**Short exercise**:
Among the records that follow, find the line with "Turn this picture" and the line with "RIM_ROUND = 0.0015". Set down those lines and all lines between them exactly, without adding anything.

**CAD and scene scripts**:
--
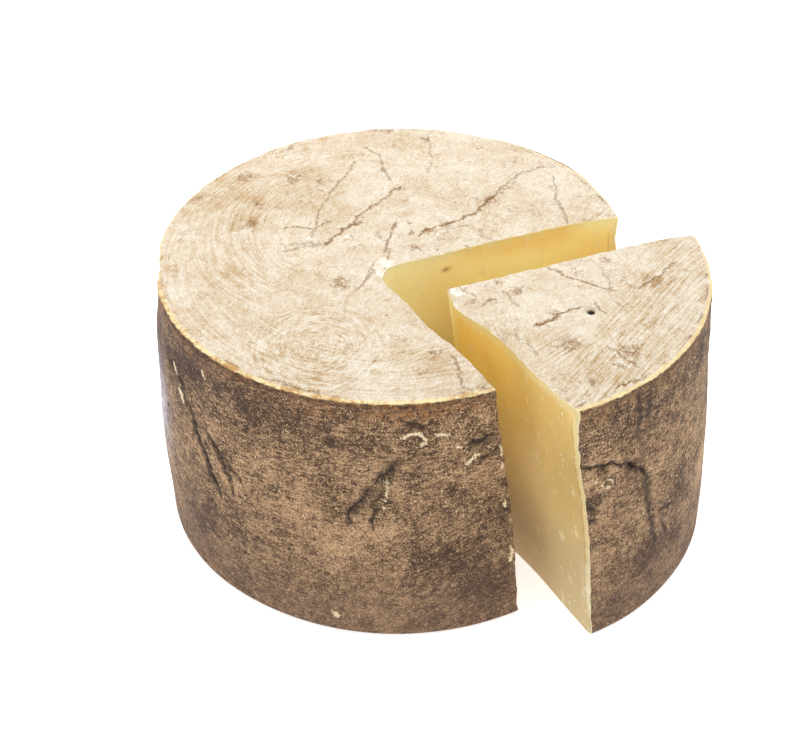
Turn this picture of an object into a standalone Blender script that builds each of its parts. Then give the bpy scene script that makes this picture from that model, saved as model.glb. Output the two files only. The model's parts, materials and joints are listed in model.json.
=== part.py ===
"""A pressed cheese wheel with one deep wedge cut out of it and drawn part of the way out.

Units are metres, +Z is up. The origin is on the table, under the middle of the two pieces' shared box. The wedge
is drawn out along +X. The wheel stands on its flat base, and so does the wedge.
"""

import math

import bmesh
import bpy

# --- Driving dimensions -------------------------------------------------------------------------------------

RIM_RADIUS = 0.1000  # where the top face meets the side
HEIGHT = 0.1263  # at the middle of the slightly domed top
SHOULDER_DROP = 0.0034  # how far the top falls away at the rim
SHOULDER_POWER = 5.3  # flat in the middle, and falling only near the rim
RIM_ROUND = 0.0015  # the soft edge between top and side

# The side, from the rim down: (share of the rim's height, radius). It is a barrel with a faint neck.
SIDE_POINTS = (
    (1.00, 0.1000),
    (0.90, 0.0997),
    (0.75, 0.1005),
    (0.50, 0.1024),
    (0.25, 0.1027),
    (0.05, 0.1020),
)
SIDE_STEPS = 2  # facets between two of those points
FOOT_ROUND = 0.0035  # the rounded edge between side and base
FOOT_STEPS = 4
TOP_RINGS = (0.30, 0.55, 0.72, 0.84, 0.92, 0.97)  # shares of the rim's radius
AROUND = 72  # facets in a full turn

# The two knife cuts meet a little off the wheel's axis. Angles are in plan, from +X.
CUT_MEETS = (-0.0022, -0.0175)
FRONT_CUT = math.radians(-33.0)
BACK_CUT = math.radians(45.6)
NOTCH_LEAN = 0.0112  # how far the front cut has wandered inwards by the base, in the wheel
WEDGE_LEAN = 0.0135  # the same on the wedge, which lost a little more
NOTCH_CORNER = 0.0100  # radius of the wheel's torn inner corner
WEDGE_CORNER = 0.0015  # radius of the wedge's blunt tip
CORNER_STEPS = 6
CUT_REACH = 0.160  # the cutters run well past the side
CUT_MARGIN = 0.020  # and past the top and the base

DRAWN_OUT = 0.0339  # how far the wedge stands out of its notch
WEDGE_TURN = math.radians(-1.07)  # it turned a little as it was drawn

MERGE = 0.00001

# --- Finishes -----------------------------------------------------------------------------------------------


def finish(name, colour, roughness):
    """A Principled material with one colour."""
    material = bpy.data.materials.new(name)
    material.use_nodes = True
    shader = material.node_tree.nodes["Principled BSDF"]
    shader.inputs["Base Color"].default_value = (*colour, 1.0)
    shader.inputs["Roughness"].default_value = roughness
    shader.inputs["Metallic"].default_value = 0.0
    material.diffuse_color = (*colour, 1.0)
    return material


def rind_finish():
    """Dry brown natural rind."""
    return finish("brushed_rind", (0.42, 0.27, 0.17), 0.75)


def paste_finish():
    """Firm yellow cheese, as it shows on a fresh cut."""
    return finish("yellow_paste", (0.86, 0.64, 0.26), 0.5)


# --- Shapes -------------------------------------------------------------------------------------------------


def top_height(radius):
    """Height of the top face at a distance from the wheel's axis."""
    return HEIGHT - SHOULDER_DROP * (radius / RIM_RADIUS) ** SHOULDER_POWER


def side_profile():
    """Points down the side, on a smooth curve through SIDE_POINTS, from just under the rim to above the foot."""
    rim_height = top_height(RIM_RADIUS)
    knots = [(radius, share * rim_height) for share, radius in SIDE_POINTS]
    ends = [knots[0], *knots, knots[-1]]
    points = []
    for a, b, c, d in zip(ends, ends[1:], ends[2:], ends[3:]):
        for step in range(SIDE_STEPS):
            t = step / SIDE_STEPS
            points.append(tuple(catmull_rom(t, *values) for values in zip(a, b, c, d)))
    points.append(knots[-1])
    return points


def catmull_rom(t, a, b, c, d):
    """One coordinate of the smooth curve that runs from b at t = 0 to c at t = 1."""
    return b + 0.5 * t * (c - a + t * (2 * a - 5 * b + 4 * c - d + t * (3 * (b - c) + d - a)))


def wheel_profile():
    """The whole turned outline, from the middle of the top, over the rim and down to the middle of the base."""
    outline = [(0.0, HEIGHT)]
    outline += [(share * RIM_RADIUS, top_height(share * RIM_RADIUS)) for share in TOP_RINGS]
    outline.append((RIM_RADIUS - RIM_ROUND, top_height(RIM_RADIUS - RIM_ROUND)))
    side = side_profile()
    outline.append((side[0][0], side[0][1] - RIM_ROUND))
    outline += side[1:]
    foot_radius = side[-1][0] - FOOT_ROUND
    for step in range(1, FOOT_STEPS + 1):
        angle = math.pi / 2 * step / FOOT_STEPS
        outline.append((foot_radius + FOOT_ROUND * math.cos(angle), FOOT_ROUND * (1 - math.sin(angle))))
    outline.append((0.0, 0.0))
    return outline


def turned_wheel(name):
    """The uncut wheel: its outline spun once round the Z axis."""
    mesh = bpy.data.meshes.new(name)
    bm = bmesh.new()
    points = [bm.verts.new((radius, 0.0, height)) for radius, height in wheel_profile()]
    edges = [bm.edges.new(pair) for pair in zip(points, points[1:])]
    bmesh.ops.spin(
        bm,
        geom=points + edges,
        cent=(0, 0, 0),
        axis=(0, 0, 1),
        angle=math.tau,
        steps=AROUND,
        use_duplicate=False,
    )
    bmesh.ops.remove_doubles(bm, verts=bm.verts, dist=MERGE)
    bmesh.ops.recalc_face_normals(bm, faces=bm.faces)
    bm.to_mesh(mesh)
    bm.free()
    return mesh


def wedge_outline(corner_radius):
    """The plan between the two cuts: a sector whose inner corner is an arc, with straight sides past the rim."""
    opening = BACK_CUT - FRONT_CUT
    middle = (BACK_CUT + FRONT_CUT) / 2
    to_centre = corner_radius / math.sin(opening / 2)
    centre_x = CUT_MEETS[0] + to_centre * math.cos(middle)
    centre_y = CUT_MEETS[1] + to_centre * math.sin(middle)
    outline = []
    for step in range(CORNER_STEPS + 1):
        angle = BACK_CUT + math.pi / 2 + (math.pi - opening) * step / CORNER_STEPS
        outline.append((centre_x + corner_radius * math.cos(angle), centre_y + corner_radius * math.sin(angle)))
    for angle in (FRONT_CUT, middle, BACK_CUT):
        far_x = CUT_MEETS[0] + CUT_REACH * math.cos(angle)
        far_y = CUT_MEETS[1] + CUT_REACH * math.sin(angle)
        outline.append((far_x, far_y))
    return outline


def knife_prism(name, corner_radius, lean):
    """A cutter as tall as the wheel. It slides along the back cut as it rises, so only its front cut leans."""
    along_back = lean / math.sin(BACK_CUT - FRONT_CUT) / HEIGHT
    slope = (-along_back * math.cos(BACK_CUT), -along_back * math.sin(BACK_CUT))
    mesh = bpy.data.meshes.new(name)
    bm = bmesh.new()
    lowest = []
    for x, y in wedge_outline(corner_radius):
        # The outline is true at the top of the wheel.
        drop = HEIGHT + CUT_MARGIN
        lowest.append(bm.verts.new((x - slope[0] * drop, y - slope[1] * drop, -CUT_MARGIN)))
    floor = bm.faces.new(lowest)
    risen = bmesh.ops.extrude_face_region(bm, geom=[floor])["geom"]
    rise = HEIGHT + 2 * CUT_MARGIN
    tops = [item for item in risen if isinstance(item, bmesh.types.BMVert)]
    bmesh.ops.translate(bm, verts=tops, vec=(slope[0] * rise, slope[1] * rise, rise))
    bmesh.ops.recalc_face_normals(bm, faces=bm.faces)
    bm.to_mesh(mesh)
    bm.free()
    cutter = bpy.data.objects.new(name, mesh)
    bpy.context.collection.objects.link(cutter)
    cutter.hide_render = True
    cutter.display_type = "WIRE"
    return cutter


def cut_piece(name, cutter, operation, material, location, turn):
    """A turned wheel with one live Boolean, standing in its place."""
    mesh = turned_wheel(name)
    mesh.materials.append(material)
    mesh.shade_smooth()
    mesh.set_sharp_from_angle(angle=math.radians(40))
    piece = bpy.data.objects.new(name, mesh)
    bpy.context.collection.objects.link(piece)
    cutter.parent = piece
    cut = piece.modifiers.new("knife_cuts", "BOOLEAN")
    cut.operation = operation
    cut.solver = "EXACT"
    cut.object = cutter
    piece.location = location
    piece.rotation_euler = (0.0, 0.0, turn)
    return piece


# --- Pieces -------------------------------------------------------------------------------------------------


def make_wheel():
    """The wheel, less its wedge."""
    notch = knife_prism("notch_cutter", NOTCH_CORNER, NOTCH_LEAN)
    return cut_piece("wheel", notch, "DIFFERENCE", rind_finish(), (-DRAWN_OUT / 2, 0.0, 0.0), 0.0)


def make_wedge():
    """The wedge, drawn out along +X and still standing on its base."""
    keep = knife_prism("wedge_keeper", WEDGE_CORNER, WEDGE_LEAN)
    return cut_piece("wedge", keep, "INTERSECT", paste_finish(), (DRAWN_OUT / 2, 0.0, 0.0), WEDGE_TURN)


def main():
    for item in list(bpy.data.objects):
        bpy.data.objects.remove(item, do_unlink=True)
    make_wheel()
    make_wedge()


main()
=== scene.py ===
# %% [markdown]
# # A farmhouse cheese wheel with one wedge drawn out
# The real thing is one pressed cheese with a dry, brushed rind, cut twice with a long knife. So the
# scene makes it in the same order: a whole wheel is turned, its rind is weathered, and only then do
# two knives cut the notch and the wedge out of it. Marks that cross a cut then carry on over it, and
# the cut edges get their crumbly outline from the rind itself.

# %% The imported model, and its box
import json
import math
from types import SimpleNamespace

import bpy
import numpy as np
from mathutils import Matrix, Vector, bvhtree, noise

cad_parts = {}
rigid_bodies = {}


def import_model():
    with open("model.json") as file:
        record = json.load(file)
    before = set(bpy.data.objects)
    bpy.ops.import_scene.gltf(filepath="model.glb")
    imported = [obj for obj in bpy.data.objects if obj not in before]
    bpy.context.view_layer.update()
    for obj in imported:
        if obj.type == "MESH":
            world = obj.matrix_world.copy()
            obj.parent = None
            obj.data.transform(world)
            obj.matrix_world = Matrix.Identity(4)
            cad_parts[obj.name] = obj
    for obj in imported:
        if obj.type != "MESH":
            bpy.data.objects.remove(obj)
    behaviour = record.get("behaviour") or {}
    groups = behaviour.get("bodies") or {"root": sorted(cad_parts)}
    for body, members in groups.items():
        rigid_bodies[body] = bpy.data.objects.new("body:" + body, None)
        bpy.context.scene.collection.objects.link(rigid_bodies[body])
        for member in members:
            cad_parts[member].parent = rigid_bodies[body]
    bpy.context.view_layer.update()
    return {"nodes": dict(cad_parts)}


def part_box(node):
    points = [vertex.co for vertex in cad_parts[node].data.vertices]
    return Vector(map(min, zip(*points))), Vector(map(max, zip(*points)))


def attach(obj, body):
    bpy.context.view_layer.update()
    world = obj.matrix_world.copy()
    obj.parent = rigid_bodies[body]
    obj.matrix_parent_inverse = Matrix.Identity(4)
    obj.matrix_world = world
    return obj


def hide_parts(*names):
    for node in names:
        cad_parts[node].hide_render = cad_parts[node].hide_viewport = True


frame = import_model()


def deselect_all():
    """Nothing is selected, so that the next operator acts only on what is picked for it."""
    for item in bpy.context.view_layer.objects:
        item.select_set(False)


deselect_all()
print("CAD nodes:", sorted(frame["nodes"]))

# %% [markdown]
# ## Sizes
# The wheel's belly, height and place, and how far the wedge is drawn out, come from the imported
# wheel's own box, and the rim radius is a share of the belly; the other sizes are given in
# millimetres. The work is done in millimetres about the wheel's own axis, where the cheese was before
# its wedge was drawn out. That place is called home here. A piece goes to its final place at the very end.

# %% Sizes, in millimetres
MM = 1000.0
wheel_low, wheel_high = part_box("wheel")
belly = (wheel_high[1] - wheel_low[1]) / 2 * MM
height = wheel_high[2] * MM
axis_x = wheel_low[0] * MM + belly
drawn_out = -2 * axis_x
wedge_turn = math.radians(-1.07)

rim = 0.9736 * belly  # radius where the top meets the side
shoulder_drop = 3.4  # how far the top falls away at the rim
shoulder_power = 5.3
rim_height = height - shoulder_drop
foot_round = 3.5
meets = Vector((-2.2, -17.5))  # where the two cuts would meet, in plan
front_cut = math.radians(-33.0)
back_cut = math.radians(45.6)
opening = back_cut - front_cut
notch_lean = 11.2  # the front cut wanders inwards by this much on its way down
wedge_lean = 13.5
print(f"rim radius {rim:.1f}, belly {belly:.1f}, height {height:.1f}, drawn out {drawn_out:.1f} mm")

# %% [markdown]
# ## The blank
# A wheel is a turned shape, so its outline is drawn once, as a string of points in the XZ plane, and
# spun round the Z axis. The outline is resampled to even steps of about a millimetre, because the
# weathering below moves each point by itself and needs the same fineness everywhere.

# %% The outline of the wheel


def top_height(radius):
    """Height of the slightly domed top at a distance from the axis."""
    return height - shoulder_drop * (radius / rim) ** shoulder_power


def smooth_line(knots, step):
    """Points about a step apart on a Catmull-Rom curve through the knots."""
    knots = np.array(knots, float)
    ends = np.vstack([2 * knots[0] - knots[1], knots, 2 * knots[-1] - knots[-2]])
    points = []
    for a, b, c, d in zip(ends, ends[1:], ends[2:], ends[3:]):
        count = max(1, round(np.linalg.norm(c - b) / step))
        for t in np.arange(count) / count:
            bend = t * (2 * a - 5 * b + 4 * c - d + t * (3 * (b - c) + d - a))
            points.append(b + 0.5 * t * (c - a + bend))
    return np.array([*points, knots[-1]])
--
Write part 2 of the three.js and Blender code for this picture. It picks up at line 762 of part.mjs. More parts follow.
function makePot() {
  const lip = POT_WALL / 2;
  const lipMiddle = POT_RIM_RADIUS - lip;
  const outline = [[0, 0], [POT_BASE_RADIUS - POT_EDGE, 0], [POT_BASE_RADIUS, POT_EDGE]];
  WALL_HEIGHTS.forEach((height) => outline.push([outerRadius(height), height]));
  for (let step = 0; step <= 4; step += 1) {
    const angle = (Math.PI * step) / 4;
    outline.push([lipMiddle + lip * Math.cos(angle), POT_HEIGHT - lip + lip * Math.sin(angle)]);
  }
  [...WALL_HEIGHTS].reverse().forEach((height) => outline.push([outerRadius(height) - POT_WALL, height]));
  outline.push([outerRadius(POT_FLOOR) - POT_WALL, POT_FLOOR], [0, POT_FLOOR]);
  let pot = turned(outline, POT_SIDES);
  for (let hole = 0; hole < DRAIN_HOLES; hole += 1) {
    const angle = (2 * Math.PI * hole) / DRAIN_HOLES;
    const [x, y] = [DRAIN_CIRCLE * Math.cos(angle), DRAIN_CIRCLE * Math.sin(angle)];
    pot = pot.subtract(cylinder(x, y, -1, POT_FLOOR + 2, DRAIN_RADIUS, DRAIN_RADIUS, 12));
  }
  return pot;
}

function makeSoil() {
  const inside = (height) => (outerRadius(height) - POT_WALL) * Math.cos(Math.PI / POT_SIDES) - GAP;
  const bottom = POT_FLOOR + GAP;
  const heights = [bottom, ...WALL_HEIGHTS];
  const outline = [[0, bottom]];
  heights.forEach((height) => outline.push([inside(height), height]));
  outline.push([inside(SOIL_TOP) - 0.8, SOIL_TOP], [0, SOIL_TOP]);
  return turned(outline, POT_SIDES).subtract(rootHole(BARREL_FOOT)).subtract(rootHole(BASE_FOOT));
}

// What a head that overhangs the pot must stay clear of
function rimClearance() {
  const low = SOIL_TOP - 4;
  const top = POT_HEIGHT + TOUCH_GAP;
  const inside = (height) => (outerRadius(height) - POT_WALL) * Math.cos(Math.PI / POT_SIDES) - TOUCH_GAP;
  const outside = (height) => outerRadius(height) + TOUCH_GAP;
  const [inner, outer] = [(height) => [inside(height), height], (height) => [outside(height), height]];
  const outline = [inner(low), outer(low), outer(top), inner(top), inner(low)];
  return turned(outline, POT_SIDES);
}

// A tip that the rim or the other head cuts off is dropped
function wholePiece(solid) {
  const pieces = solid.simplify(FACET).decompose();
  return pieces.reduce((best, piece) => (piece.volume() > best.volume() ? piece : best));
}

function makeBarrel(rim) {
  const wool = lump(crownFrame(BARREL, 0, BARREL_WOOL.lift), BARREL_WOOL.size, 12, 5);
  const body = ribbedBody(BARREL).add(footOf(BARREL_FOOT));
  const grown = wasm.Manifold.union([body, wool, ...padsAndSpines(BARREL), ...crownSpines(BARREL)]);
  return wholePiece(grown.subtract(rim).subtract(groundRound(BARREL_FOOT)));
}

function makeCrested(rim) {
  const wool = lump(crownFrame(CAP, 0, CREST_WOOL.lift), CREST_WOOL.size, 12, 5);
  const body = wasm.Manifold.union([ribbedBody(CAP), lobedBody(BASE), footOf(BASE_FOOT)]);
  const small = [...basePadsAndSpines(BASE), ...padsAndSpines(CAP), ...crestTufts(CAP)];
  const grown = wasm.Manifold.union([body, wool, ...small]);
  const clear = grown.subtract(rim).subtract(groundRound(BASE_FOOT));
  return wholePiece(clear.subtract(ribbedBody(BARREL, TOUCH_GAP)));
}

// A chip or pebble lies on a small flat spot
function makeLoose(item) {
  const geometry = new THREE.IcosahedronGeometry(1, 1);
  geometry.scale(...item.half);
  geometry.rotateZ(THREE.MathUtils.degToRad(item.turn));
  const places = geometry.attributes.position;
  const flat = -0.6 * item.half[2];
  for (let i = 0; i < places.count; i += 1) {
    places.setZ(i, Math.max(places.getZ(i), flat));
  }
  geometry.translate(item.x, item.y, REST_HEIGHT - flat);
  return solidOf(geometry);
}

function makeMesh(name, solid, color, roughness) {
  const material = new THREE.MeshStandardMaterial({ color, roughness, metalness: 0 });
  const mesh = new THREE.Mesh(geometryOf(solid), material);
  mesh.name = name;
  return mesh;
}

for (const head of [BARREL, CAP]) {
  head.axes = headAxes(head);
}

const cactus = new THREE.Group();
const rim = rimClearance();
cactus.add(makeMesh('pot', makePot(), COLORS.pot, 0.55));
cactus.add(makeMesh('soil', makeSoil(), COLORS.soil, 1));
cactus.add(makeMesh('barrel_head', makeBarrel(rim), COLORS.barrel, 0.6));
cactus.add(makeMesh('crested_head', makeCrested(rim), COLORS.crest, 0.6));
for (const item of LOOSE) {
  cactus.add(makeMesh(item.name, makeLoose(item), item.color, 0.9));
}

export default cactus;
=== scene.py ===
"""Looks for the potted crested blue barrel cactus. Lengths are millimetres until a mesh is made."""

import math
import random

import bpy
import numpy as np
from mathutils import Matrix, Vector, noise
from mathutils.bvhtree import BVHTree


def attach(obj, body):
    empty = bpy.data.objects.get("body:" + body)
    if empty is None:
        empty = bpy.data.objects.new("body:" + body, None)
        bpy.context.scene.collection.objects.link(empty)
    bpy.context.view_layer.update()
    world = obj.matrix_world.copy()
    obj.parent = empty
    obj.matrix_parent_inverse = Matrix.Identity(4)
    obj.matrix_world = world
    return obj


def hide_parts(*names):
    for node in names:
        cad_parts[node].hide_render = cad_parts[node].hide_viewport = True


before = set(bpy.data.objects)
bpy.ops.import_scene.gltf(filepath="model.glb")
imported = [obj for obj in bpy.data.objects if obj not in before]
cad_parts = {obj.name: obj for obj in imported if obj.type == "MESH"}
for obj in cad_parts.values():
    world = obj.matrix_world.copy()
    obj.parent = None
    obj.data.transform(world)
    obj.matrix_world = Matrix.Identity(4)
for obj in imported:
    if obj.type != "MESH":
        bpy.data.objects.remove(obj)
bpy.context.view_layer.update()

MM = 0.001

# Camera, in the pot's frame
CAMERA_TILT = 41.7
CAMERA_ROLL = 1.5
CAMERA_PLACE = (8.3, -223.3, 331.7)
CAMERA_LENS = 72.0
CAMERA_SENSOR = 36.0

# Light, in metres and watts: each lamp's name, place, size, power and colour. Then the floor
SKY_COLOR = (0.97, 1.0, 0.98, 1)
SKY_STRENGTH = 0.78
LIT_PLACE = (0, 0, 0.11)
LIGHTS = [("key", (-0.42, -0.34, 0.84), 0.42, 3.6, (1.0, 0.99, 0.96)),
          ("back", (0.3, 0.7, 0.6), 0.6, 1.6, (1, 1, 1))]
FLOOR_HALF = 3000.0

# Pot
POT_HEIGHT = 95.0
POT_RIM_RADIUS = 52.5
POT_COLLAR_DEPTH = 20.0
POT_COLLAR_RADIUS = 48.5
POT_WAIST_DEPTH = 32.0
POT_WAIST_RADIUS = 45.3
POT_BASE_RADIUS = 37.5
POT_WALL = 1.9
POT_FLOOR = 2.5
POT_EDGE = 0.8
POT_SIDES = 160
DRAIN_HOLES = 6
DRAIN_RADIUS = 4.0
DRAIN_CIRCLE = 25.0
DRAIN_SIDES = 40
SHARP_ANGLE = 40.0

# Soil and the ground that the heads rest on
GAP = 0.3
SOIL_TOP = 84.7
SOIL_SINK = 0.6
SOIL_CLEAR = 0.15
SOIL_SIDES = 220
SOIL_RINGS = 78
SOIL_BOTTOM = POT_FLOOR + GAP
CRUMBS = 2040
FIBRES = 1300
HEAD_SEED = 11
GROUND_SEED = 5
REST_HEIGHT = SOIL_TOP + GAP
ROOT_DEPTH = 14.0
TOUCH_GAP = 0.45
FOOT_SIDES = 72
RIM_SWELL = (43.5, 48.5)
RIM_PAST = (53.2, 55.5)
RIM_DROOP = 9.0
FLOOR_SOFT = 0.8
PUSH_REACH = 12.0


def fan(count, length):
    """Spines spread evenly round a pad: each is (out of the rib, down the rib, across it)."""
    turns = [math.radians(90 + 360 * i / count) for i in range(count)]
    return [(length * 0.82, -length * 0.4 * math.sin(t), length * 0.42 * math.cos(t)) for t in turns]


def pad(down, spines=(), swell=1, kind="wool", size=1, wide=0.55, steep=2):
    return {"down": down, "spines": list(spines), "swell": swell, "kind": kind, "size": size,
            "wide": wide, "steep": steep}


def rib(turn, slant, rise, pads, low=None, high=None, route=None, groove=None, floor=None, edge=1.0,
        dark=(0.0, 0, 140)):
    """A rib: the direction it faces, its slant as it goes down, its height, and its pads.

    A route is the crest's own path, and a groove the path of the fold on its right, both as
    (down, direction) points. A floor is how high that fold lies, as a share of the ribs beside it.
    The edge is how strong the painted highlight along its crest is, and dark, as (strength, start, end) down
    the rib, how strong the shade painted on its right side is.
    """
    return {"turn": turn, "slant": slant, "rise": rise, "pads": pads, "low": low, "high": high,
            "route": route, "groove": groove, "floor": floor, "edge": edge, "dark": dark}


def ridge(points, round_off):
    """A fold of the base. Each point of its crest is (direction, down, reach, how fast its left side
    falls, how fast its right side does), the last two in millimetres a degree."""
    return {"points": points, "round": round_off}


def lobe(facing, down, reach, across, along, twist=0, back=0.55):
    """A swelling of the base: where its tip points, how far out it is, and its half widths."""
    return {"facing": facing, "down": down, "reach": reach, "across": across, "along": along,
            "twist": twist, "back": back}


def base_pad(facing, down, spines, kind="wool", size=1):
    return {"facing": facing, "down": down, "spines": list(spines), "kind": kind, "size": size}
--
**Task result**:
Turn this picture of an object into a standalone Blender script that builds each of its parts. Then give the bpy scene script that makes this picture from that model, saved as model.glb. Output the two files only. The model's parts, materials and joints are listed in model.json.
=== part.py ===
"""A pressed cheese wheel with one deep wedge cut out of it and drawn part of the way out.

Units are metres, +Z is up. The origin is on the table, under the middle of the two pieces' shared box. The wedge
is drawn out along +X. The wheel stands on its flat base, and so does the wedge.
"""

import math

import bmesh
import bpy

# --- Driving dimensions -------------------------------------------------------------------------------------

RIM_RADIUS = 0.1000  # where the top face meets the side
HEIGHT = 0.1263  # at the middle of the slightly domed top
SHOULDER_DROP = 0.0034  # how far the top falls away at the rim
SHOULDER_POWER = 5.3  # flat in the middle, and falling only near the rim
RIM_ROUND = 0.0015  # the soft edge between top and side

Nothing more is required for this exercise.